0

Please help me to figure out how to do it. I have a dataframe. In the column "Indicator" there are a bunch of different parameters (strings) but I need only "Life satisfaction". I do not know how to delete other indicators like "Dwellings without basic facilities" and their corresponding Values and Countries.

import numpy as np
import pandas as pd

oecd_bli = pd.read_csv("/Users/vladelec/Desktop/Life.csv")
df = pd.DataFrame(oecd_bli)
df.drop(df.columns[[0,2,4,5,6,7,8,9,10,11,12,13,15,16]], axis=1, inplace=True) 
#dropped other columns that a do not need

Here is a screenshot of my dataframe:

Example of Dataframe

  • you dont need to do `oecd_bli = pd.read_csv("/Users/vladelec/Desktop/Life.csv") df = pd.DataFrame(oecd_bli)` only the first line. – foxyblue Sep 14 '17 at 23:10
  • Possible duplicate of [Deleting DataFrame row in Pandas based on column value](https://stackoverflow.com/questions/18172851/deleting-dataframe-row-in-pandas-based-on-column-value) – foxyblue Sep 14 '17 at 23:23

2 Answers2

1

You can load in your data like so:

file_name = "/Users/vladelec/Desktop/Life.csv"

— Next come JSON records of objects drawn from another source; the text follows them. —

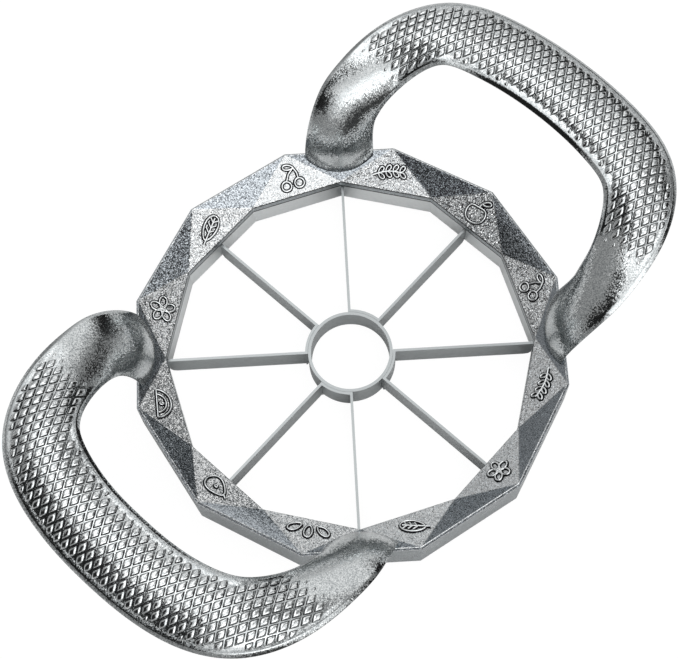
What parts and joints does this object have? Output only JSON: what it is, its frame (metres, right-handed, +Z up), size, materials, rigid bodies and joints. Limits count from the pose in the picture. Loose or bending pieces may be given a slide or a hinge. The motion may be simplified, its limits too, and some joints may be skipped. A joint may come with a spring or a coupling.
{
  "type": "apple slicer",
  "caption": "Rigid hand press that cores an apple and cuts it into wedges, with a faceted ring, thin radial blades and raised loop handles.",
  "frame": {"origin": "on the axis of the core tube, level with the cutting edges, which are the lowest points", "axes": "+X through the middle of the right handle's grip, +Z up out of the cut, along the core axis"},
  "size_m": [0.1816, 0.115, 0.0451],
  "materials": {
    "ring_casting": "satin, blasted facets on a plated zinc casting",
    "handle_chrome": "bright plated zinc casting",
    "blade_steel": "brushed stainless steel",
    "screw_steel": "stainless steel"
  },
  "bodies": {
    "root": {"frame_ring": "ring_casting", "blade_band": "blade_steel", "core_ring": "blade_steel", "blade_strip_1": "blade_steel", "blade_strip_2": "blade_steel", "blade_strip_3": "blade_steel", "blade_strip_4": "blade_steel", "right_handle": "handle_chrome", "left_handle": "handle_chrome", "handle_screws": "screw_steel"}
  },
  "joints": []
}
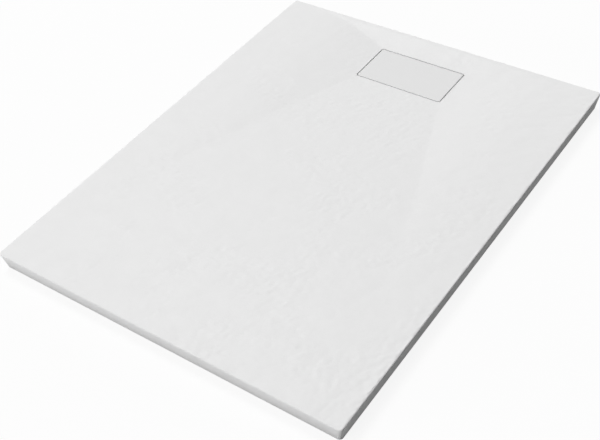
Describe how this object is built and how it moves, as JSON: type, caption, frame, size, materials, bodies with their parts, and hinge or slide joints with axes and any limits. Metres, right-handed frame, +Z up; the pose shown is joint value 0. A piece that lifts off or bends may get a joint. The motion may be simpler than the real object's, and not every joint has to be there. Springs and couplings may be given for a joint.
{
  "type": "shower tray",
  "caption": "Low rectangular shower tray cast in white slate-textured resin, with falls to a recessed outlet near one short edge under a loose flush cover.",
  "frame": {"origin": "middle of the underside, on the floor plane under the tray's centre", "axes": "+Z up; +Y along the tray towards the outlet end; +X to the right when facing the outlet end"},
  "size_m": [0.7, 0.9, 0.034],
  "materials": {
    "tray_moulding": "matt white gel coat on a mineral-filled casting with a faint split-slate relief",
    "cover_paint": "fine matt white powder coat",
    "pad_rubber": "matt",
    "flange_steel": "pressed and brushed",
    "gasket_rubber": "matt",
    "clamp_plastic": "moulded polypropylene",
    "screw_steel": "stainless",
    "strainer_plastic": "grey moulded polypropylene"
  },
  "bodies": {
    "tray": {"tray_shell": "tray_moulding", "waste_flange": "flange_steel", "flange_gasket": "gasket_rubber", "clamp_gasket": "gasket_rubber", "clamp_body": "clamp_plastic", "flange_screws": "screw_steel"},
    "cover": {"cover_plate": "cover_paint", "cover_pad_near_left": "pad_rubber", "cover_pad_near_right": "pad_rubber", "cover_pad_far_left": "pad_rubber", "cover_pad_far_right": "pad_rubber"},
    "strainer": {"hair_strainer": "strainer_plastic"}
  },
  "joints": [
    {"name": "cover_lift", "type": "slide", "parent": "tray", "child": "cover", "axis": [0, 0, 1], "range_m": [0, 0.12]},
    {"name": "strainer_lift", "type": "slide", "parent": "tray", "child": "strainer", "axis": [0, 0, 1], "range_m": [0, 0.06]}
  ],
  "couplings": [
    {"joint": "strainer_lift", "follows": "cover_lift", "ratio": 0.5}
  ]
}
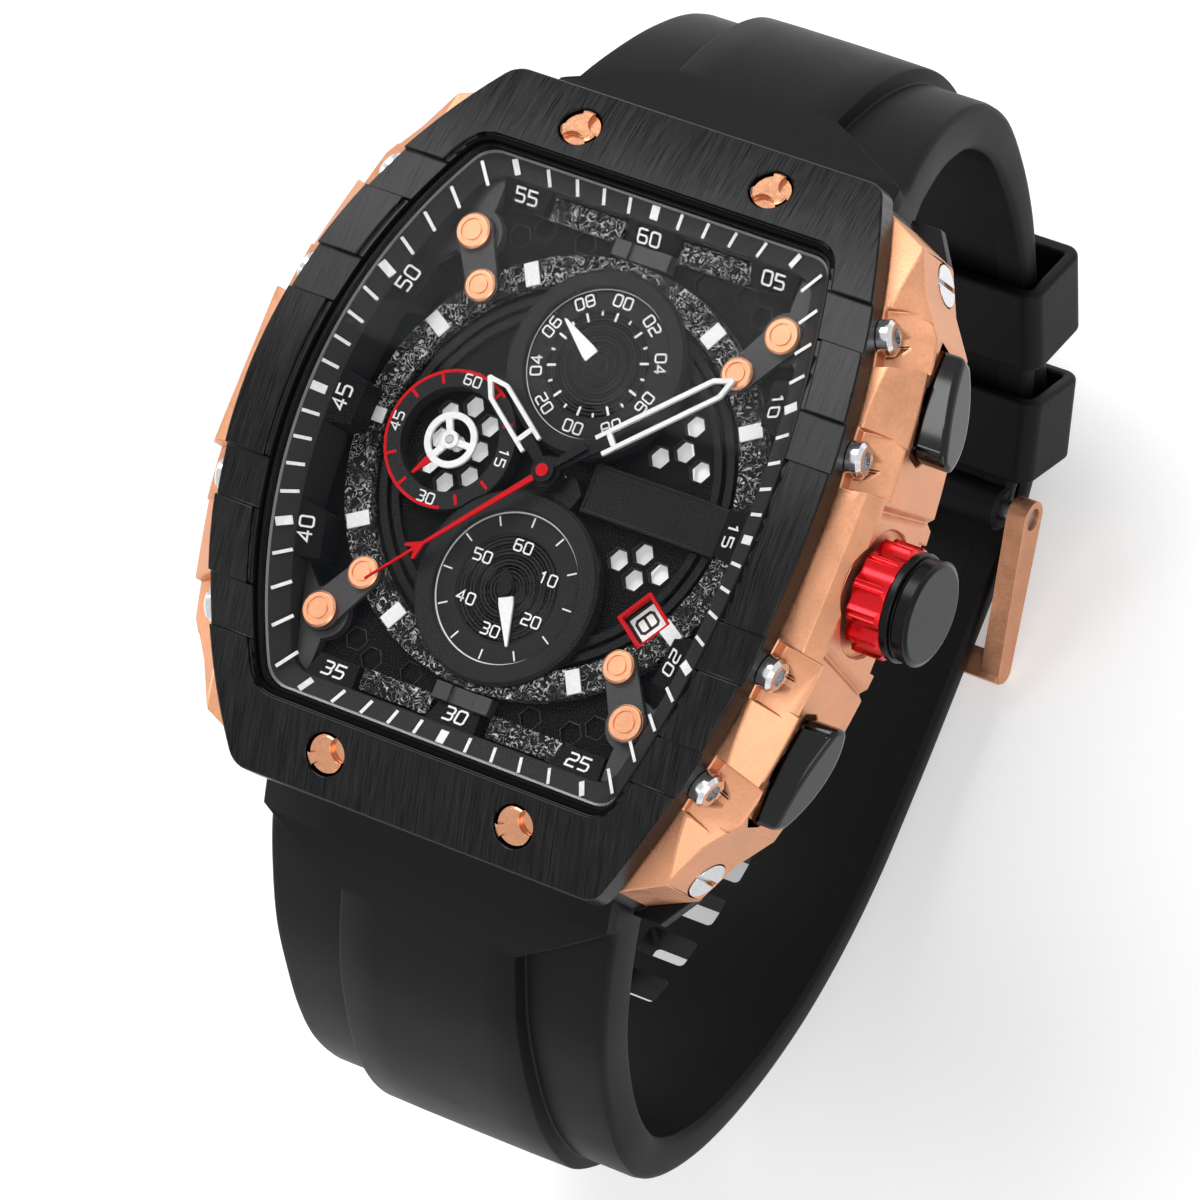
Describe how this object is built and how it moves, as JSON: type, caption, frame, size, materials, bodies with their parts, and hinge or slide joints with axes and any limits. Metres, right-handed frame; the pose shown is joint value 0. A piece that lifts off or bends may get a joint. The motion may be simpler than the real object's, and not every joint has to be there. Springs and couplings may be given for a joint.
{
  "type": "chronograph wristwatch",
  "caption": "Tonneau chronograph wristwatch with an arched screwed bezel, coloured side plates, an open honeycomb dial, crown, two pushers and a closed rubber strap with a pin buckle.",
  "frame": {"origin": "centre of the flat face of the case back", "axes": "+X towards the crown, +Y towards 12 o'clock, +Z out of the dial; the strap loop hangs below in -Z"},
  "size_m": [0.0503, 0.0757, 0.0561],
  "materials": {
    "black_case": "matte black, fine grain",
    "rose_metal": "rose-coloured plating, satin",
    "satin_dark": "satin dark grey",
    "steel": "satin",
    "movement_plastic": "matte",
    "crystal_glass": "clear",
    "gasket_rubber": "matte",
    "dial_black": "matte black",
    "ring_grey": "satin dark grey",
    "white_paint": "gloss white",
    "red_paint": "satin red",
    "red_rubber": "satin red",
    "strap_rubber": "matte, fine grain"
  },
  "bodies": {
    "case": {"bezel": "black_case", "mid_case": "black_case", "side_plate_right": "rose_metal", "side_plate_left": "rose_metal", "case_back": "satin_dark", "back_gasket": "gasket_rubber", "crystal": "crystal_glass", "crystal_gasket": "gasket_rubber", "flange_ring": "satin_dark", "dial_plate": "dial_black", "movement": "steel", "movement_ring": "movement_plastic", "dial_underlay": "white_paint", "battery": "steel", "chapter_ring": "ring_grey", "hour_markers": "white_paint", "arc_rings": "satin_dark", "dial_strips": "satin_dark", "small_dial_12": "dial_black", "small_dial_6": "dial_black", "small_dial_9": "dial_black", "name_bar": "dial_black", "corner_brackets": "satin_dark", "corner_links": "satin_dark", "link_studs": "rose_metal", "dial_clips": "satin_dark", "date_frame": "red_paint", "bezel_screws": "rose_metal", "side_screws": "steel", "lug_screws": "steel", "back_screws": "steel", "strap_bars": "steel", "crown_tube": "steel", "pusher_tubes": "steel", "center_post": "steel", "strap_upper": "strap_rubber", "strap_lower": "strap_rubber", "buckle_pin": "steel", "keeper_fixed": "strap_rubber"},
    "date_wheel": {"date_disc": "white_paint"},
    "hour": {"hour_hand": "white_paint"},
    "minute": {"minute_hand": "white_paint"},
    "chrono_seconds": {"seconds_hand": "red_paint"},
    "day_hand": {"hand_12": "white_paint"},
    "chrono_minutes": {"hand_6": "white_paint"},
    "small_seconds": {"wheel_9": "white_paint"},
    "stem": {"crown_stem": "steel"},
    "crown": {"crown_grip": "red_rubber", "crown_cap": "black_case"},
    "start_pusher": {"pusher_upper": "black_case"},
    "reset_pusher": {"pusher_lower": "black_case"},
    "buckle": {"buckle_frame": "rose_metal"},
    "tang": {"buckle_tang": "rose_metal"},
    "keeper": {"keeper_free": "strap_rubber"}
  },
  "joints": [
    {"name": "minute_turn", "type": "hinge", "parent": "case", "child": "minute", "pos_m": [0, 0, 0.0103], "axis": [0, 0, 1], "continuous": true},
    {"name": "hour_turn", "type": "hinge", "parent": "case", "child": "hour", "pos_m": [0, 0, 0.0099], "axis": [0, 0, 1], "continuous": true},
    {"name": "day_turn", "type": "hinge", "parent": "case", "child": "day_hand", "pos_m": [0, 0.00771, 0.0094], "axis": [0, 0, 1], "continuous": true},
    {"name": "chrono_turn", "type": "hinge", "parent": "case", "child": "chrono_seconds", "pos_m": [0, 0, 0.0107], "axis": [0, 0, 1], "continuous": true},
    {"name": "chrono_minute_turn", "type": "hinge", "parent": "case", "child": "chrono_minutes", "pos_m": [0, -0.00771, 0.0094], "axis": [0, 0, 1], "continuous": true},
    {"name": "small_seconds_turn", "type": "hinge", "parent": "case", "child": "small_seconds", "pos_m": [-0.00771, 0, 0.0094], "axis": [0, 0, 1], "continuous": true},
    {"name": "date_turn", "type": "hinge", "parent": "case", "child": "date_wheel", "pos_m": [0, 0, 0.0073], "axis": [0, 0, 1], "continuous": true},
    {"name": "crown_pull", "type": "slide", "parent": "case", "child": "stem", "axis": [1, 0, 0], "range_m": [0, 0.0015]},
    {"name": "crown_spin", "type": "hinge", "parent": "stem", "child": "crown", "pos_m": [0.0225, 0, 0.0071], "axis": [1, 0, 0], "continuous": true},
    {"name": "start_press", "type": "slide", "parent": "case", "child": "start_pusher", "axis": [-1, 0, 0], "range_m": [0, 0.0009], "stiffness_N_per_m": 400},
    {"name": "reset_press", "type": "slide", "parent": "case", "child": "reset_pusher", "axis": [-1, 0, 0], "range_m": [0, 0.0009], "stiffness_N_per_m": 400},
    {"name": "buckle_hinge", "type": "hinge", "parent": "case", "child": "buckle", "pos_m": [0, 0.0125, -0.0355], "axis": [1, 0, 0], "range_deg": [0, 3.5]},
    {"name": "tang_hinge", "type": "hinge", "parent": "buckle", "child": "tang", "pos_m": [0, 0.0125, -0.0355], "axis": [1, 0, 0], "range_deg": [0, 1.5]},
    {"name": "keeper_slide", "type": "slide", "parent": "case", "child": "keeper", "axis": [0, 0.66, 0.7513], "range_m": [-0.0012, 0.0012]}
  ],
  "couplings": [
    {"joint": "hour_turn", "follows": "minute_turn", "ratio": 0.083333},
    {"joint": "day_turn", "follows": "minute_turn", "ratio": 0.041667},
    {"joint": "chrono_minute_turn", "follows": "chrono_turn", "ratio": 0.016667}
  ]
}
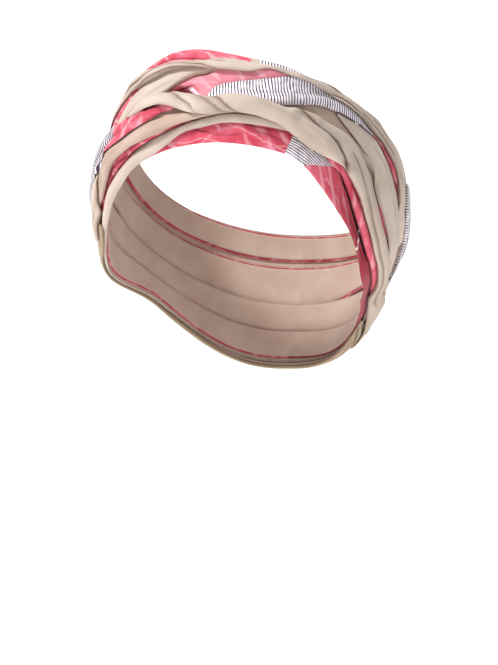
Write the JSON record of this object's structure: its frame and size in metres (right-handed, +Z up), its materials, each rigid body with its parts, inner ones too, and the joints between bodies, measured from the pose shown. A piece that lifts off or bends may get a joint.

# Columns you want to load
keep_cols = ['Country', 'Indicator']

# pd.read_csv() will load the data into a pd.DataFrame
oecd_bli = pd.read_csv(file_name, usecols=keep_cols)

If you only want "Life Satisfaction" from Indicator then you can do the following:

oecd_bli = oecd_bli[oecd_bli['Indicator'] == "Life Satisfaction"]

If you have more Indicators you would like to keep, then you can do this:

keep_indicators = [
    "Life Satisfaction",
    "Crime Indicator",
]

oecd_bli = oecd_bli[oecd_bli['Indicator'].isin(keep_indicators)]
foxyblue
  • 2,859
  • 2
  • 21
  • 29
0

@GiantsLoveDeathMetal has good points. In principle, you can read the raw data in as oecd_bli and select subsets of the DataFrame that satisfy certain conditions.

Demo

import pandas as pd


# Given a DataFrame of raw data
d = {
    "Country": pd.Series(["Australia", "Austria", "Fiji", "Japan"]),
    "Indicator": pd.Series(["Dwellings ...", "Dwellings ...", "Life ...", "Life ..."]),
    "Value": pd.Series([1.1, 1.0, 2.2, 2.9]),
}

oecd_bli = pd.DataFrame(d, columns=["Country", "Indicator", "Value"] )
oecd_bli

enter image description here

# Select rows starting with "Life" in column "Indicator"
condition = oecd_bli["Indicator"].str.startswith("Life")
subset = oecd_bli[condition]
subset

enter image description here

Alternatively, select a subset using label indexing via .loc:

subset = oecd_bli.loc[condition, :]

Here loc expects [<rows>, <columns>]. Thus, those rows that meet the condition are displayed.


Details

Notice a view of the DataFrame is presented for every row that gives a True condition. This is because the DataFrame responds to the boolean arrays.

Example of a boolean array:

>>> condition = oecd_bli["Indicator"].str.startswith("Life")
>>> condition

0    False
1    False
2     True
3     True
Name: Indicator, dtype: bool

Other ways to setup conditions:

>>> condition = oecd_bli["Indicator"] == "Life ..."
>>> condition = ~oecd_bli["Indicator"].str.startswith("Dwell")
>>> condition = oecd_bli["Indicator"].isin(["Life ...", "Crime ..."])
>>> condition = (oecd_bli["Indicator"] == "Life ...") | (oecd_bli["Indicator"] == "Crime ...") 
  1. direct equality (==)
  2. exclude (~) undesired occurrences
  3. include whitelisted columns via isin
  4. multiple comparisons with logical bit operators (|, &, etc.)
pylang
  • 40,867
  • 14
  • 129
  • 121